Mr Rees-Evans said: "I've been asked not to rock the boat. I'm not going to rock the boat. I'm going to let them do what they want to do. They want a nice decorous coronation."

After leaving, he said: "I didn't believe I had anything positive to contribute", adding the party did not want "contention" at the hustings.

"My own view is that the party is in dire straits and needs fundamental reform," he said.

The four candidates for the top UKIP job - ex-deputy leader Paul Nuttall and ex-deputy chairwoman Suzanne Evans, Welsh activist Mr Rees-Evans and London assembly member Peter Whittle - were due to debate with each other at the event on Thursday night.

The remaining three continued after Mr Rees-Evans left.

'A shame'

Mr Rees-Evans, who said he would not attend further hustings events but would tour the country instead, claimed he was cautioned by an official after he criticised Ms Evans on a debate on London radio station LBC.

UKIP chairman Paul Oakden said he cautioned all candidates "to make sure this leadership contest was contested in a fair and reasonable manner and not to attack each other personally.

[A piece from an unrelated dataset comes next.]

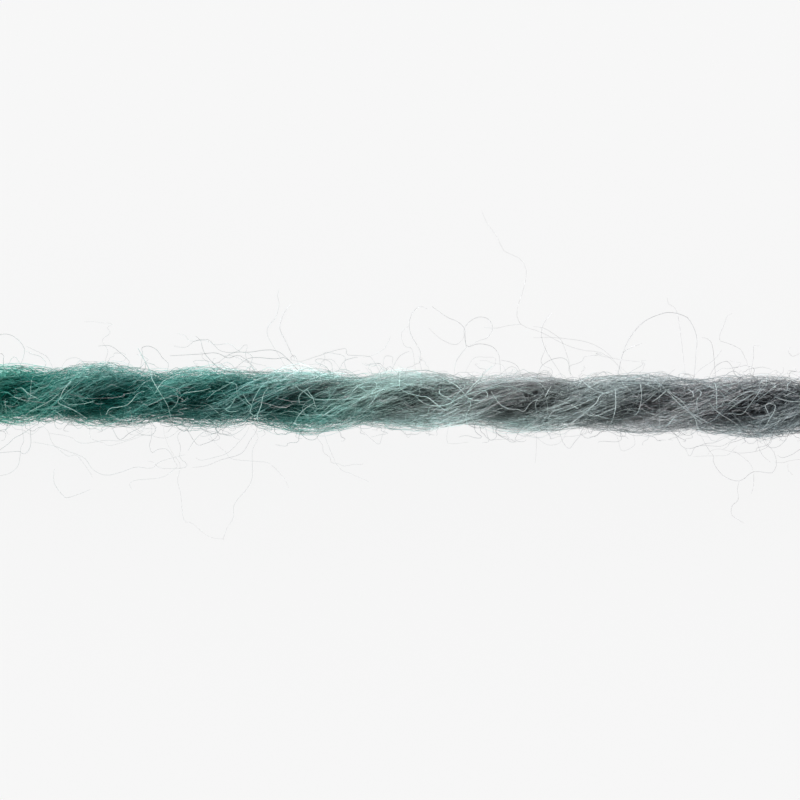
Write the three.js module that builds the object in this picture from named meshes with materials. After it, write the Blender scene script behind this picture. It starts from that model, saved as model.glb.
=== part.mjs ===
// A short cut length of soft two-ply wool yarn, lying straight on the surface z = 0.
// Millimetres, +Z up. The strand runs along X, with its cut ends at both ends of X.
import * as THREE from 'three';

// The strand
const strandLength = 40;
const axisHeight = 1.06; // the lower ply is pressed flat by about 0.1 where it touches down

// The two plies, squashed against each other so that their sections overlap
const plyRadius = 0.9;
const plyOffset = 0.26; // from the strand's axis to the centre of each ply

// The ply twist: the plies swap sides once each half turn, and the yarn is S-plied
const halfTurnLength = 4.257;
const firstGrooveX = -15.6; // a groove between the plies faces straight up here
const twistDrift = 0.22; // half turns gathered towards the left half, where the twist is tighter
const twistDriftSpan = 29.8;

// The cut ends, where the twist lets go a little and the plies spread
const bloomLength = 1.8;
const bloomSpread = 0.14; // extra ply offset
const bloomSwell = 0.06; // share added to the ply radius

// Thick and thin places of the handspun-looking plies
const slubs = [
  { ply: 0, x: -12.0, halfLength: 2.2, extraRadius: 0.09 },
  { ply: 1, x: -3.9, halfLength: 2.0, extraRadius: 0.17 },
  { ply: 0, x: 1.6, halfLength: 3.4, extraRadius: -0.06 },
  { ply: 1, x: 3.0, halfLength: 2.6, extraRadius: -0.05 },
  { ply: 0, x: 7.9, halfLength: 2.4, extraRadius: -0.06 },
  { ply: 1, x: 12.9, halfLength: 2.2, extraRadius: 0.09 },
  { ply: 0, x: 18.0, halfLength: 2.5, extraRadius: 0.04 },
  { ply: 1, x: -17.0, halfLength: 2.8, extraRadius: 0.03 },
];

// The mesh: rings of points along the strand
const ringCount = 121;
const sideCount = 32; // a multiple of four, so that a point lies in the bottom of each groove

const yarnColour = 0x5a7370;
const yarnRoughness = 0.95;

// Half turns made by the ply twist between the first groove and x.
function halfTurnsAt(x) {
  const along = x - firstGrooveX;
  return along / halfTurnLength + twistDrift * Math.sin((Math.PI * along) / twistDriftSpan);
}

// Direction of a ply's centre seen from the strand's axis, from +Y towards +Z.
// It falls as x grows, which is what makes the twist left-handed.
function plyAngleAt(ply, x) {
  return Math.PI * (1 - ply) - Math.PI * halfTurnsAt(x);
}

// 1 at the cut ends, falling smoothly to 0 over the bloom's length.
function bloomAt(x) {
  return 1 - THREE.MathUtils.smoothstep(strandLength / 2 - Math.abs(x), 0, bloomLength);
}

// Radius of a ply at x: the plain radius, the bloom, and the bell curve of each slub.
function plyRadiusAt(ply, x) {
  let radius = plyRadius * (1 + bloomSwell * bloomAt(x));
  for (const slub of slubs) {
    if (slub.ply === ply) {
      radius += slub.extraRadius * Math.exp(-(((x - slub.x) / slub.halfLength) ** 2));
    }
  }
  return radius;
}

// Distance from the strand's axis to the outline of a ply's circle, in the direction
// that lies at the given angle from the ply's centre.
function reachOfPly(angle, offset, radius) {
  return offset * Math.cos(angle) + Math.sqrt(radius ** 2 - (offset * Math.sin(angle)) ** 2);
}

// One point of a ring: the outline of the two joined plies, kept above the surface.
function strandPoint(x, side) {
  const angle = plyAngleAt(0, x) + (2 * Math.PI * side) / sideCount;
  const offset = plyOffset + bloomSpread * bloomAt(x);
  const reach = Math.max(
    reachOfPly(angle - plyAngleAt(0, x), offset, plyRadiusAt(0, x)),
    reachOfPly(angle - plyAngleAt(1, x), offset, plyRadiusAt(1, x)),
  );
  const height = axisHeight + reach * Math.sin(angle);
  return [x, reach * Math.cos(angle), Math.max(height, 0)];
}

// Rings from the left cut end to the right one, the side between them, and a flat fan
// over each cut end.
function strandGeometry() {
  const positions = [];
  for (let ring = 0; ring < ringCount; ring += 1) {
    const x = strandLength * (ring / (ringCount - 1) - 0.5);
    for (let side = 0; side < sideCount; side += 1) {
      positions.push(...strandPoint(x, side));
    }
  }
  const leftCentre = positions.length / 3;
  positions.push(-strandLength / 2, 0, axisHeight);
  positions.push(strandLength / 2, 0, axisHeight);
  const rightCentre = leftCentre + 1;
  const lastRing = (ringCount - 1) * sideCount;

  const triangles = [];
  for (let side = 0; side < sideCount; side += 1) {
    const next = (side + 1) % sideCount;
    for (let ring = 0; ring < ringCount - 1; ring += 1) {
      const here = ring * sideCount;
      const there = here + sideCount;
      triangles.push(here + side, there + next, there + side);
      triangles.push(here + side, here + next, there + next);
    }
    triangles.push(leftCentre, next, side);
    triangles.push(rightCentre, lastRing + side, lastRing + next);
  }

  const geometry = new THREE.BufferGeometry();
  geometry.setAttribute('position', new THREE.Float32BufferAttribute(positions, 3));
  geometry.setIndex(triangles);
  geometry.computeBoundingBox();
  const centreY = (geometry.boundingBox.min.y + geometry.boundingBox.max.y) / 2;
  geometry.translate(0, -centreY, 0);
  geometry.computeVertexNormals();
  return geometry;
}

function yarnStrand() {
  const material = new THREE.MeshStandardMaterial({
    color: yarnColour,
    roughness: yarnRoughness,
    metalness: 0,
  });
  const strand = new THREE.Mesh(strandGeometry(), material);
  strand.name = 'yarn_strand';
  return strand;
}

const model = new THREE.Group();
model.add(yarnStrand());

export default model;
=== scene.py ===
import math

import bpy
import numpy as np
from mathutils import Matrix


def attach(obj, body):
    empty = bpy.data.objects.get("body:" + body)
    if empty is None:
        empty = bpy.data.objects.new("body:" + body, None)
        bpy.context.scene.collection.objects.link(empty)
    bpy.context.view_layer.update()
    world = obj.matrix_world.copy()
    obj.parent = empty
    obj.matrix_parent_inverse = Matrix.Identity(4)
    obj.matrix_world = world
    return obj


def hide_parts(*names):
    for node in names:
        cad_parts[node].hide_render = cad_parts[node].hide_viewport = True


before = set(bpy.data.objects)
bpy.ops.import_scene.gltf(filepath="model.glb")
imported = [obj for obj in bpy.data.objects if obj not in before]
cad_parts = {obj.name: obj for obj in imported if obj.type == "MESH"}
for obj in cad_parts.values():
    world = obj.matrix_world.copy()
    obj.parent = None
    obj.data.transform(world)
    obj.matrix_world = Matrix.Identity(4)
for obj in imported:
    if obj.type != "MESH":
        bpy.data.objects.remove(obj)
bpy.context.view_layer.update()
print("frame loaded")

mm = 0.001  # everything below is worked out in millimetres and written in metres

# The strand as it lies: two plies, squashed against each other and twisted left-handed
strand = {
    "length": 40.0,
    "axisHeight": 1.06,
    "plyRadius": 0.9,
    "plyOffset": 0.26,  # strand axis to ply centre
    "halfTurn": 4.257,  # the plies swap sides once in this length
    "firstGroove": -15.6,  # a groove faces straight up here
    "twistDrift": 0.22,
    "twistDriftSpan": 29.8,
    "bloomLength": 1.8,  # the plies spread at the cut ends
    "bloomSpread": 0.14,
    "bloomSwell": 0.06,
    "floorGap": 0.02,
}
half = strand["length"] / 2

# Thick and thin places of the plies
slubs = [
    {"ply": 0, "x": -12.0, "halfLength": 2.2, "extra": 0.09},
    {"ply": 1, "x": -3.9, "halfLength": 2.0, "extra": 0.17},
    {"ply": 0, "x": 1.6, "halfLength": 3.4, "extra": -0.06},
    {"ply": 1, "x": 3.0, "halfLength": 2.6, "extra": -0.05},
    {"ply": 0, "x": 7.9, "halfLength": 2.4, "extra": -0.06},
    {"ply": 1, "x": 12.9, "halfLength": 2.2, "extra": 0.09},
    {"ply": 0, "x": 18.0, "halfLength": 2.5, "extra": 0.04},
    {"ply": 1, "x": -17.0, "halfLength": 2.8, "extra": 0.03},
]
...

"John clearly has taken that personally. I wouldn't say he stormed out. He decided not to participate any further."

Ms Evans added: "I think it's a shame that he didn't stay to debate us. I think members will draw their own conclusions from his inability to do that."

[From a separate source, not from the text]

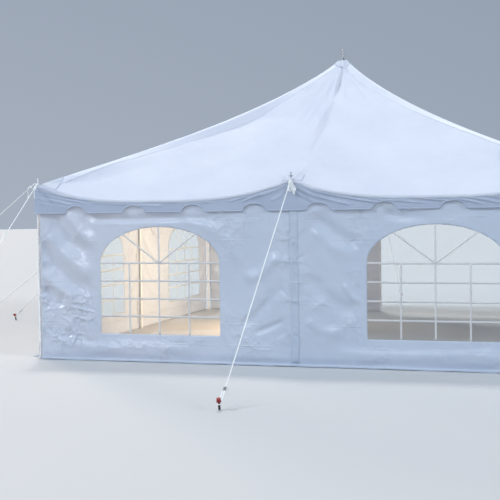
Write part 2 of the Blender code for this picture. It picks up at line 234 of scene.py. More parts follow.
def mesh_from(name, points, faces, uv=None):
    mesh = bpy.data.meshes.new(name)
    mesh.from_pydata(np.asarray(points).tolist(), [], np.asarray(faces).tolist())
    if uv is not None:
        corner = np.zeros(len(mesh.loops), int)
        mesh.loops.foreach_get("vertex_index", corner)
        layer = mesh.uv_layers.new(name="Cloth")
        layer.data.foreach_set("uv", np.asarray(uv, np.float32)[corner].ravel())
    mesh.shade_smooth()
    return mesh


def grid_faces(rows, columns, closed=False, wrapped=False):
    """Quads of a grid whose points are listed row by row. Closed joins its sides, and wrapped its ends."""
    r, c = np.meshgrid(np.arange(rows - (not wrapped)), np.arange(columns - (not closed)), indexing="ij")
    n, m = (c + 1) % columns, (r + 1) % rows
    quads = [r * columns + c, r * columns + n, m * columns + n, m * columns + c]
    return np.stack([q.ravel() for q in quads], axis=1)


def sew(name, side, x, y, z, places, cloth, faces=None, nodes=(), thickness=CLOTH_T):
    """A piece of cloth from points as they lie on the front side, turned to its side. They can be a grid."""
    faces = grid_faces(*x.shape) if faces is None else faces
    points = np.stack([part.ravel() for part in (*turn_to(side, x, y), z)], axis=1)
    mesh = mesh_from(name, points, faces, np.stack([part.ravel() for part in places], axis=1))
    return show_cloth(name, mesh, cloth, nodes, thickness)


def joined(parts):
    """One part from several, each with its points, its faces and what else it lists for its points."""
    starts = np.cumsum([0] + [len(part[0]) for part in parts[:-1]])
    parts = [(part[0], part[1] + start, *part[2:]) for part, start in zip(parts, starts)]
    return [np.concatenate(some) for some in zip(*parts)]


def lathe(profile, sides, centre=(0, 0, 0)):
    """Points and faces of a turned shape. The profile of (radius, height) runs upward."""
    radius, height = np.array(profile).T[:, :, None]
    angle = 2 * math.pi * np.arange(sides) / sides
    points = np.stack(np.broadcast_arrays(radius * np.cos(angle), radius * np.sin(angle), height), axis=-1)
    return points.reshape(-1, 3) + np.asarray(centre), grid_faces(len(profile), sides, closed=True)


def directions(path):
    """Unit steps along a path, one at each of its points."""
    ways = np.gradient(path, axis=0)
    return ways / np.linalg.norm(ways, axis=1)[:, None]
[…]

Christine Hamilton, the wife of UKIP Welsh assembly group leader Neil, said: "He's clearly not a serious candidate for the leadership of UKIP because if he was he would not have just walked away from a public meeting."

Image copyright Getty/AP/PA/BBC
Image caption The contenders (clockwise from top left): Peter Whittle, Suzanne Evans, John Rees-Evans and Paul Nuttall

Earlier, Mr Nuttall said there was nothing a new leader would be able to do to stop a ballot on whether Nathan Gill should continue to double job.

The party's National Executive Committee decided party members would decide on whether Mr Gill could continue to be an AM and an MEP but the ballot is yet to take place.

Speaking before the meeting, Mr Nuttall said: "It's a decision that has already been taken that it will take place. So there's nothing the leader can do about it, because I suspect by 28 November it will be well under way.

"On one level Nathan could give up one of his roles. Or on the other level the other assembly members make a decision and say it's fine for Nathan to double job until the middle of 2019."

Ms Evans said she would "absolutely prefer a grown up gentlemanly agreement," rather than resorting to a ballot.